* _Job_:
Exactly the lines from the one with "Model this object" to the one with "and fist microphone.", both included, are to be printed again; leave out the rest.

* _Provided records_:
§

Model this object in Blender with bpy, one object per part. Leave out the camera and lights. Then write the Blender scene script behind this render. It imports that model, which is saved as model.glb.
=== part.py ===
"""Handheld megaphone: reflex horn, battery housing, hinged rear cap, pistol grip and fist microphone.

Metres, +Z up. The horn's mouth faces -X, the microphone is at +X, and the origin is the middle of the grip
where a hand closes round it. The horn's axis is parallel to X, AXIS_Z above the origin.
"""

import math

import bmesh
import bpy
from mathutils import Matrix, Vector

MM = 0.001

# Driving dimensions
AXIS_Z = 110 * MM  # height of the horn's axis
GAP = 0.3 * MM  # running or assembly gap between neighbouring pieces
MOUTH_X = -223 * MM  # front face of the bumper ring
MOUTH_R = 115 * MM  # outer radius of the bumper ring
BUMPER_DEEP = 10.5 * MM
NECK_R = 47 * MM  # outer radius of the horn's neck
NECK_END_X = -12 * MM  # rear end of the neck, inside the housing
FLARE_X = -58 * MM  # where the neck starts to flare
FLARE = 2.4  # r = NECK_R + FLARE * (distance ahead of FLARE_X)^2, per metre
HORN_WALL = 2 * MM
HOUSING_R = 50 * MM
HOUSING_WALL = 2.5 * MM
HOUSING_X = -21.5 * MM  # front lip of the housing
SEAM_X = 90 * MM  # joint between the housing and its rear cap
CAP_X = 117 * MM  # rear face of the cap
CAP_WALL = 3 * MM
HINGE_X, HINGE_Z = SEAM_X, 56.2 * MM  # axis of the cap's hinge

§

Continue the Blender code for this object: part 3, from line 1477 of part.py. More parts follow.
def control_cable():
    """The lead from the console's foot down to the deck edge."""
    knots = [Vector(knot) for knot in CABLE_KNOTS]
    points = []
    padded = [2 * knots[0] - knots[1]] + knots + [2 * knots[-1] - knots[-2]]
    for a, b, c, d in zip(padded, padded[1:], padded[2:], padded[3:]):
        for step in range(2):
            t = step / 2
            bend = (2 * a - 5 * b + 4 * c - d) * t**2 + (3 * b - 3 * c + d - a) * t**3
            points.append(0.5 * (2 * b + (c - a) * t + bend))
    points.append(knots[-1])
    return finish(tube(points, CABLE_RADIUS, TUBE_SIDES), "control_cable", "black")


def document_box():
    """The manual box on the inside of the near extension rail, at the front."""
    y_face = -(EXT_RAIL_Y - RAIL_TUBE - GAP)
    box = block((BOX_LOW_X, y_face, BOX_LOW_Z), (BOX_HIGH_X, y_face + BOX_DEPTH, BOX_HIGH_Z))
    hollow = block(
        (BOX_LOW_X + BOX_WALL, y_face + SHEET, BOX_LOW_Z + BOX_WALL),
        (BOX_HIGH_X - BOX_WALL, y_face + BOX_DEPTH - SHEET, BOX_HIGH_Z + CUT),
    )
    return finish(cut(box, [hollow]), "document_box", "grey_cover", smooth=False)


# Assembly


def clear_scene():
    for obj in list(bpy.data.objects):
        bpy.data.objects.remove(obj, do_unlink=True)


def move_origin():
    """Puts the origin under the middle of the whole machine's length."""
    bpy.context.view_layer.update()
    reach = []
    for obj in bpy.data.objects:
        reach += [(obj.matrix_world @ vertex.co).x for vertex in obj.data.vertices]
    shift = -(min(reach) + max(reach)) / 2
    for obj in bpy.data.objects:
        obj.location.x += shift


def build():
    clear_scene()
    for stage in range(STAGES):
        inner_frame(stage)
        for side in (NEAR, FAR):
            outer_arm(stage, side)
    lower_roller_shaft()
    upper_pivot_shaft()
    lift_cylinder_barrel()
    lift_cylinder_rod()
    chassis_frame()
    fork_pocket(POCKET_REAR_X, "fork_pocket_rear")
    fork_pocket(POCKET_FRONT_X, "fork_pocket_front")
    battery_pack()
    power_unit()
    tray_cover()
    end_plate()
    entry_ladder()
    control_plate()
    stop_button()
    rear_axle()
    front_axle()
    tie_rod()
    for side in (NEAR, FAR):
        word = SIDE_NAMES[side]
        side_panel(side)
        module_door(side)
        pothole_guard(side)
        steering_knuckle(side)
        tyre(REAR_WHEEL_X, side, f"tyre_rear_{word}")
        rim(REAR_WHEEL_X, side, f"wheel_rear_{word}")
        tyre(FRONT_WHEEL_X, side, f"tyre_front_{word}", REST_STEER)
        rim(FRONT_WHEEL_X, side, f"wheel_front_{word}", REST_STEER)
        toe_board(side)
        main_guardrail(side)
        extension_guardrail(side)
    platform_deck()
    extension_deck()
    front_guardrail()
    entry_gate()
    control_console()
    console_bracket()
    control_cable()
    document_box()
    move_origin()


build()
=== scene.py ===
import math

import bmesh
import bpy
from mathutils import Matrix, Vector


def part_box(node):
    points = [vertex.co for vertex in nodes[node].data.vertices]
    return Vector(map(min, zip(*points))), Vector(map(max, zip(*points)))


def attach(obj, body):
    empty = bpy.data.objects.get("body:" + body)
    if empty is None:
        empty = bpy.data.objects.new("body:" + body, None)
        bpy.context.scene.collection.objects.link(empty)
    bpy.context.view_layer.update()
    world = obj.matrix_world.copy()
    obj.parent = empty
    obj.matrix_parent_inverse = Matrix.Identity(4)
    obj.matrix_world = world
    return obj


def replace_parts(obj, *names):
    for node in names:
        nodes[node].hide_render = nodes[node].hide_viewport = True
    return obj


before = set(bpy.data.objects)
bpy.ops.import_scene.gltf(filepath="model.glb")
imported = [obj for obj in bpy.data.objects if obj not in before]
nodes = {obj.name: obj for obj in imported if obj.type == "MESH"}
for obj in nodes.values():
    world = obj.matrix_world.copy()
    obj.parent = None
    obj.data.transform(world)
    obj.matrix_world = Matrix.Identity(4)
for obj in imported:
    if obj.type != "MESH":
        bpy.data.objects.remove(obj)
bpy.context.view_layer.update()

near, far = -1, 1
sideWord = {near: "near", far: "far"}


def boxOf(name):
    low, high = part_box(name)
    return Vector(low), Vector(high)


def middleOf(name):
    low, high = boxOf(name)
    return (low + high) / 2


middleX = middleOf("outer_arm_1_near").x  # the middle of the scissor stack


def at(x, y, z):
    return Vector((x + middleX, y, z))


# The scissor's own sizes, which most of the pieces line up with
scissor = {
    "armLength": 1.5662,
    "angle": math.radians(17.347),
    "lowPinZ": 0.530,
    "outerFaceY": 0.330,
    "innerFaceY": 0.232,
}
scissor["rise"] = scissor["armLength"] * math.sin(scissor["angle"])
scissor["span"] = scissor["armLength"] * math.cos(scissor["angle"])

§

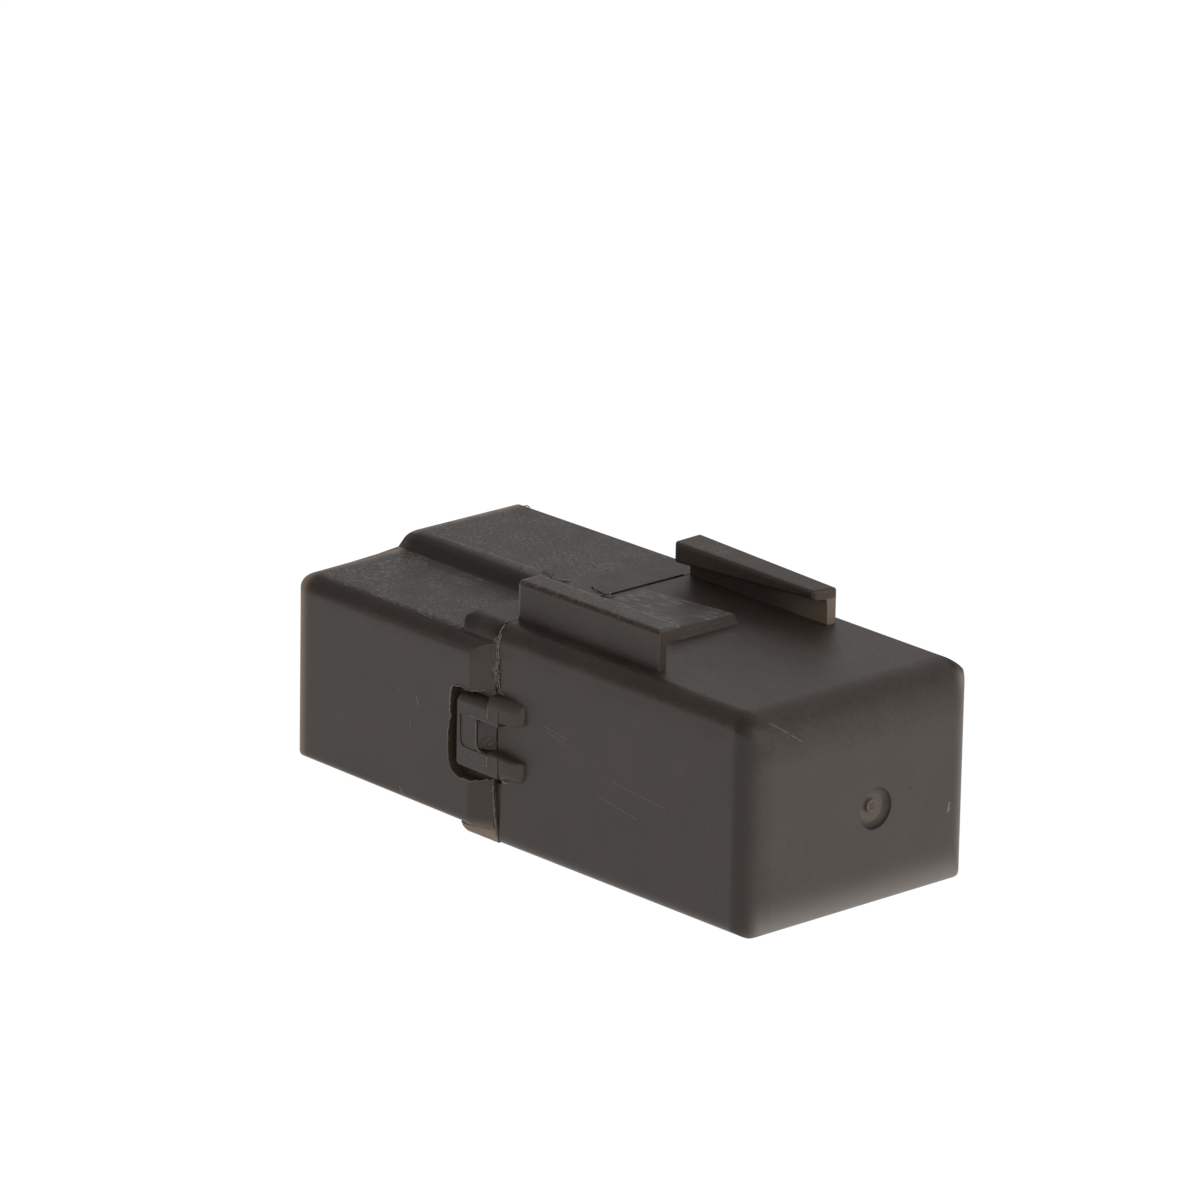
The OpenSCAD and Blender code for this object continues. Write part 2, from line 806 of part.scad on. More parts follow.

§

* _Exercise response_:
Model this object in Blender with bpy, one object per part. Leave out the camera and lights. Then write the Blender scene script behind this render. It imports that model, which is saved as model.glb.
=== part.py ===
"""Handheld megaphone: reflex horn, battery housing, hinged rear cap, pistol grip and fist microphone.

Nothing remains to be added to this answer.